> What you are asked to do
Every line below must be reproduced exactly. Copy them all.

> Supplied material
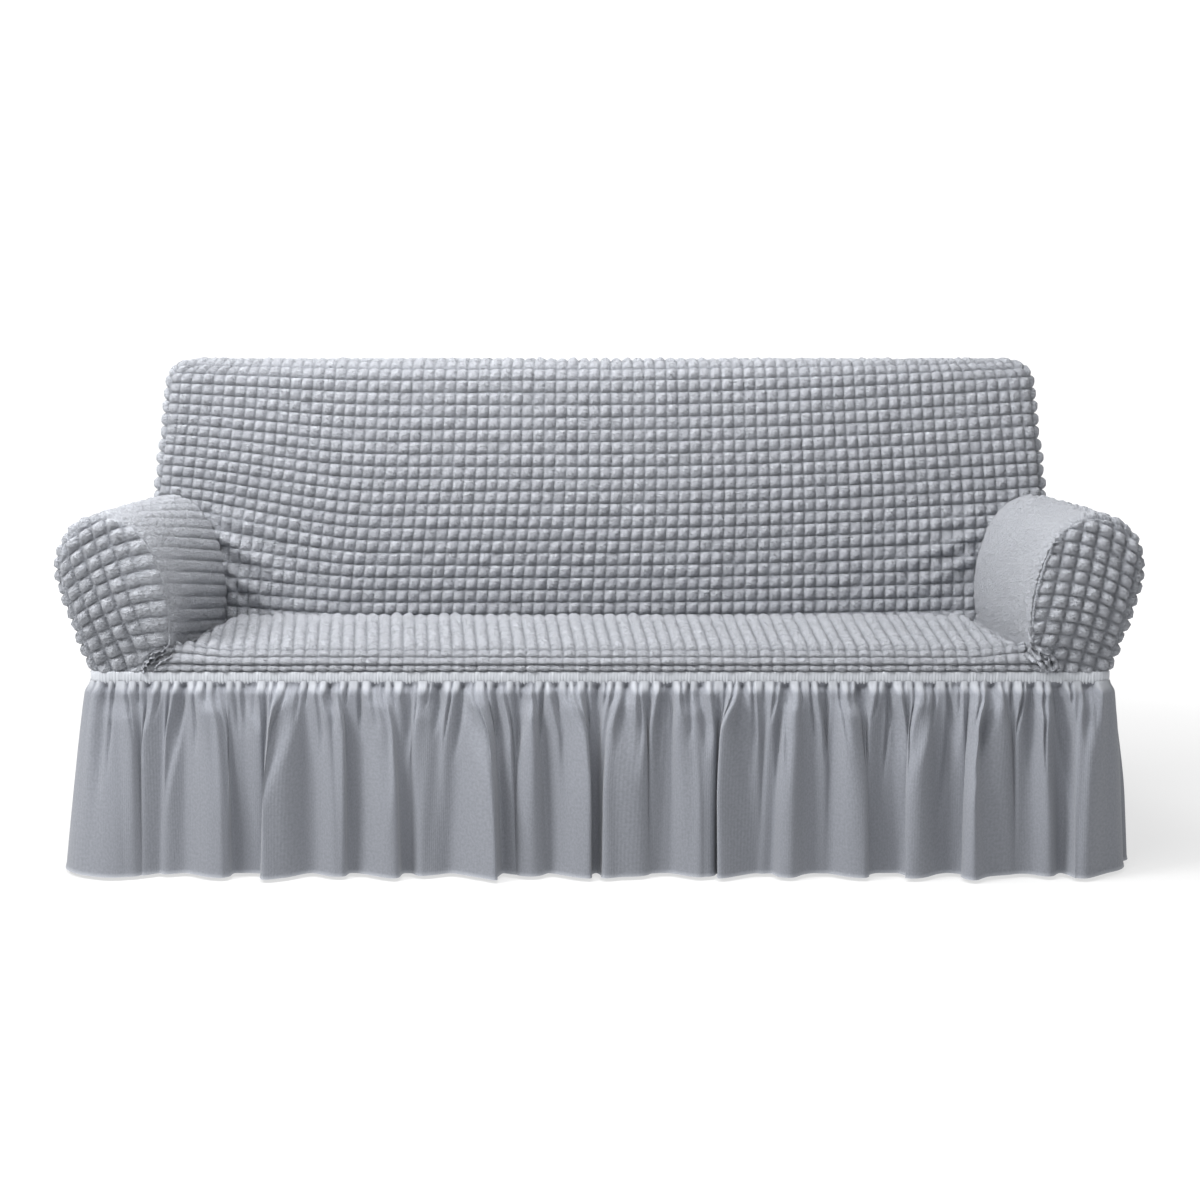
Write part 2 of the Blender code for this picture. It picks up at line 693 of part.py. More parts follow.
def fold_offset(folds, along, fall):
    """How far the cloth stands out at a place along the skirt, at a share of its drop."""
    out = SKIRT_FLARE * fall**SKIRT_SWING
    for centre, half_width, depth, reach in folds:
        away = abs(along - centre) / (half_width * lerp(FOLD_NECK, 1.0, fall))
        if away < 1.0:
            grown = gentle((fall - (1.0 - reach) * FOLD_DELAY) / FOLD_RISE)
            out += depth * grown * (0.5 + 0.5 * math.cos(math.pi * away))
    return out


def skirt_panel(collection, material, name, start, end, folds, columns):
    """A run of the skirt between two shares of the base's line."""
    loop = base_loop(0.0)

    def place(u, v):
        share = lerp(start, end, u)
        away = -loop.outward(share)
        point = loop.at(share) + away * fold_offset(folds, (share - start) * loop.length, 1.0 - v)
        return Vector((point.x, point.y, SKIRT_FOOT + SKIRT_DROP * v))

    obj = shaped_grid(name, collection, columns, SKIRT_ROWS, place, (0.0, 0.0, 0.2))
    return finish_cloth(obj, SKIRT_CLOTH, material)


def skirt(collection, material):
    """The four runs of gathered cloth, each from the middle of one corner to the middle of the next."""
    loop = base_loop(0.0)
    corner = math.radians(90) * BASE_CORNER
    wide = 2 * (BASE_HALF - BASE_CORNER) + corner
    deep = REAR_Y - FRONT_Y - 2 * BASE_CORNER + corner
    reach = 0.0
    for index, (name, columns) in enumerate(SKIRT_RUNS):
        length = deep if index % 2 else wide
        folds = scattered_folds(length, SIDE_FOLD_SEED + index)
        if index == 0:
            folds = [(x + wide / 2, half, depth, fold_reach) for x, half, depth, fold_reach in FRONT_FOLDS]
        start = (reach + SKIRT_CORNER_GAP / 2) / loop.length
        end = (reach + length - SKIRT_CORNER_GAP / 2) / loop.length
        skirt_panel(collection, material, name, start, end, folds, columns)
        reach += length


# ---------------------------------------------------------------- the whole cover


def main():
    clear_scene()
    pieces = make_collection("sofa slipcover")
    cutters = make_collection("cutters")
    bubble_cloth = cloth_material("bubble cloth", (0.52, 0.55, 0.60), 0.92)
    elastic = cloth_material("shirred elastic", (0.58, 0.61, 0.66), 0.88)
    ribbed_cloth = cloth_material("ribbed skirt cloth", (0.40, 0.43, 0.48), 0.95)

    arms = [arm_cutter("right arm space", cutters, 1), arm_cutter("left arm space", cutters, -1)]
    back = back_cutter("back space", cutters)

    inside_back(pieces, bubble_cloth, arms)
    outside_back(pieces, bubble_cloth)
    back_gusset(pieces, bubble_cloth, "back_gusset_right", 1, [arms[0]])
    back_gusset(pieces, bubble_cloth, "back_gusset_left", -1, [arms[1]])
    seat(pieces, bubble_cloth)
    arm_sleeve(pieces, bubble_cloth, "arm_sleeve_right", 1, [back])
    arm_sleeve(pieces, bubble_cloth, "arm_sleeve_left", -1, [back])
    arm_front(pieces, bubble_cloth, "arm_front_right", 1)
    arm_front(pieces, bubble_cloth, "arm_front_left", -1)
    waistband(pieces, elastic)
    skirt(pieces, ribbed_cloth)


main()
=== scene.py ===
"""The finish of a sofa slipcover: puckered bubble cloth, a shirred band and a gathered skirt.

Metres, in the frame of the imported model. Each cut piece is a fine sheet that follows its solid. It
carries the place of each point in its cloth, counted in bubbles, and node trees raise the bubbles
and the gathers from that.
"""

import math
import random

import bpy
import numpy as np
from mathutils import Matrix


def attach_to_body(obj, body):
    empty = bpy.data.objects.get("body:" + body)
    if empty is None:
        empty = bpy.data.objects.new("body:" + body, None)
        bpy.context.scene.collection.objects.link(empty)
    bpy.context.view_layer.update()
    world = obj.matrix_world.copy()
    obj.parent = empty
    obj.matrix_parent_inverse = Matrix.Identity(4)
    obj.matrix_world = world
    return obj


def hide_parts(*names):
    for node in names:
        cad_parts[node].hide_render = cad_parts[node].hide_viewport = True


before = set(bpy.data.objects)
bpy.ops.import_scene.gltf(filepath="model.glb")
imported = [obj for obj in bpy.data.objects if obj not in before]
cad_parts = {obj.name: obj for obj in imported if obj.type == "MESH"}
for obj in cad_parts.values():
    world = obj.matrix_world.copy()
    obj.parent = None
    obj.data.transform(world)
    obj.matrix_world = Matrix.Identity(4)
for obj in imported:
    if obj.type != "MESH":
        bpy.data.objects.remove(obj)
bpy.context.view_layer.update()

# ---------------------------------------------------------------- sizes, as in the solids

SEAM = 0.0015
BASE_HALF = 0.967
FRONT_Y = -0.420
REAR_Y = 0.420
BASE_CORNER = 0.030
BAND_FOOT = 0.3664
BAND_HEIGHT = 0.0192
BAND_PROUD = 0.0020
COVER_FOOT = 0.3860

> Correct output
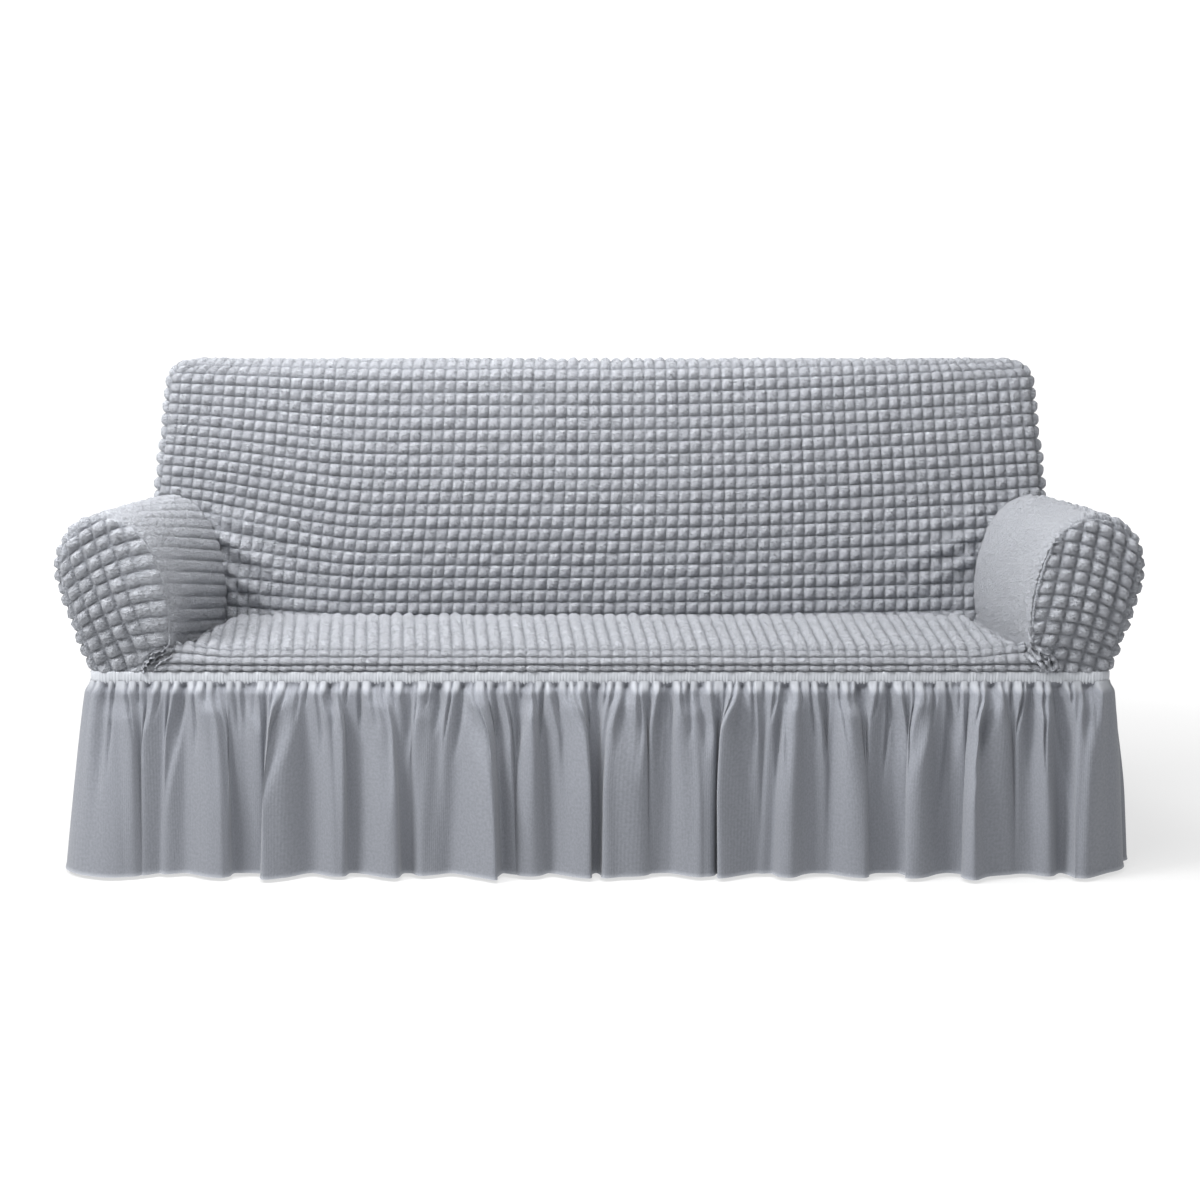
Write part 2 of the Blender code for this picture. It picks up at line 693 of part.py. More parts follow.
def fold_offset(folds, along, fall):
    """How far the cloth stands out at a place along the skirt, at a share of its drop."""
    out = SKIRT_FLARE * fall**SKIRT_SWING
    for centre, half_width, depth, reach in folds:
        away = abs(along - centre) / (half_width * lerp(FOLD_NECK, 1.0, fall))
        if away < 1.0:
            grown = gentle((fall - (1.0 - reach) * FOLD_DELAY) / FOLD_RISE)
            out += depth * grown * (0.5 + 0.5 * math.cos(math.pi * away))
    return out


def skirt_panel(collection, material, name, start, end, folds, columns):
    """A run of the skirt between two shares of the base's line."""
    loop = base_loop(0.0)

    def place(u, v):
        share = lerp(start, end, u)
        away = -loop.outward(share)
        point = loop.at(share) + away * fold_offset(folds, (share - start) * loop.length, 1.0 - v)
        return Vector((point.x, point.y, SKIRT_FOOT + SKIRT_DROP * v))

    obj = shaped_grid(name, collection, columns, SKIRT_ROWS, place, (0.0, 0.0, 0.2))
    return finish_cloth(obj, SKIRT_CLOTH, material)


def skirt(collection, material):
    """The four runs of gathered cloth, each from the middle of one corner to the middle of the next."""
    loop = base_loop(0.0)
    corner = math.radians(90) * BASE_CORNER
    wide = 2 * (BASE_HALF - BASE_CORNER) + corner
    deep = REAR_Y - FRONT_Y - 2 * BASE_CORNER + corner
    reach = 0.0
    for index, (name, columns) in enumerate(SKIRT_RUNS):
        length = deep if index % 2 else wide
        folds = scattered_folds(length, SIDE_FOLD_SEED + index)
        if index == 0:
            folds = [(x + wide / 2, half, depth, fold_reach) for x, half, depth, fold_reach in FRONT_FOLDS]
        start = (reach + SKIRT_CORNER_GAP / 2) / loop.length
        end = (reach + length - SKIRT_CORNER_GAP / 2) / loop.length
        skirt_panel(collection, material, name, start, end, folds, columns)
        reach += length


# ---------------------------------------------------------------- the whole cover


def main():
    clear_scene()
    pieces = make_collection("sofa slipcover")
    cutters = make_collection("cutters")
    bubble_cloth = cloth_material("bubble cloth", (0.52, 0.55, 0.60), 0.92)
    elastic = cloth_material("shirred elastic", (0.58, 0.61, 0.66), 0.88)
    ribbed_cloth = cloth_material("ribbed skirt cloth", (0.40, 0.43, 0.48), 0.95)

    arms = [arm_cutter("right arm space", cutters, 1), arm_cutter("left arm space", cutters, -1)]
    back = back_cutter("back space", cutters)

    inside_back(pieces, bubble_cloth, arms)
    outside_back(pieces, bubble_cloth)
    back_gusset(pieces, bubble_cloth, "back_gusset_right", 1, [arms[0]])
    back_gusset(pieces, bubble_cloth, "back_gusset_left", -1, [arms[1]])
    seat(pieces, bubble_cloth)
    arm_sleeve(pieces, bubble_cloth, "arm_sleeve_right", 1, [back])
    arm_sleeve(pieces, bubble_cloth, "arm_sleeve_left", -1, [back])
    arm_front(pieces, bubble_cloth, "arm_front_right", 1)
    arm_front(pieces, bubble_cloth, "arm_front_left", -1)
    waistband(pieces, elastic)
    skirt(pieces, ribbed_cloth)


main()
=== scene.py ===
"""The finish of a sofa slipcover: puckered bubble cloth, a shirred band and a gathered skirt.

Metres, in the frame of the imported model. Each cut piece is a fine sheet that follows its solid. It
carries the place of each point in its cloth, counted in bubbles, and node trees raise the bubbles
and the gathers from that.
"""

import math
import random

import bpy
import numpy as np
from mathutils import Matrix


def attach_to_body(obj, body):
    empty = bpy.data.objects.get("body:" + body)
    if empty is None:
        empty = bpy.data.objects.new("body:" + body, None)
        bpy.context.scene.collection.objects.link(empty)
    bpy.context.view_layer.update()
    world = obj.matrix_world.copy()
    obj.parent = empty
    obj.matrix_parent_inverse = Matrix.Identity(4)
    obj.matrix_world = world
    return obj


def hide_parts(*names):
    for node in names:
        cad_parts[node].hide_render = cad_parts[node].hide_viewport = True


before = set(bpy.data.objects)
bpy.ops.import_scene.gltf(filepath="model.glb")
imported = [obj for obj in bpy.data.objects if obj not in before]
cad_parts = {obj.name: obj for obj in imported if obj.type == "MESH"}
for obj in cad_parts.values():
    world = obj.matrix_world.copy()
    obj.parent = None
    obj.data.transform(world)
    obj.matrix_world = Matrix.Identity(4)
for obj in imported:
    if obj.type != "MESH":
        bpy.data.objects.remove(obj)
bpy.context.view_layer.update()

# ---------------------------------------------------------------- sizes, as in the solids

SEAM = 0.0015
BASE_HALF = 0.967
FRONT_Y = -0.420
REAR_Y = 0.420
BASE_CORNER = 0.030
BAND_FOOT = 0.3664
BAND_HEIGHT = 0.0192
BAND_PROUD = 0.0020
COVER_FOOT = 0.3860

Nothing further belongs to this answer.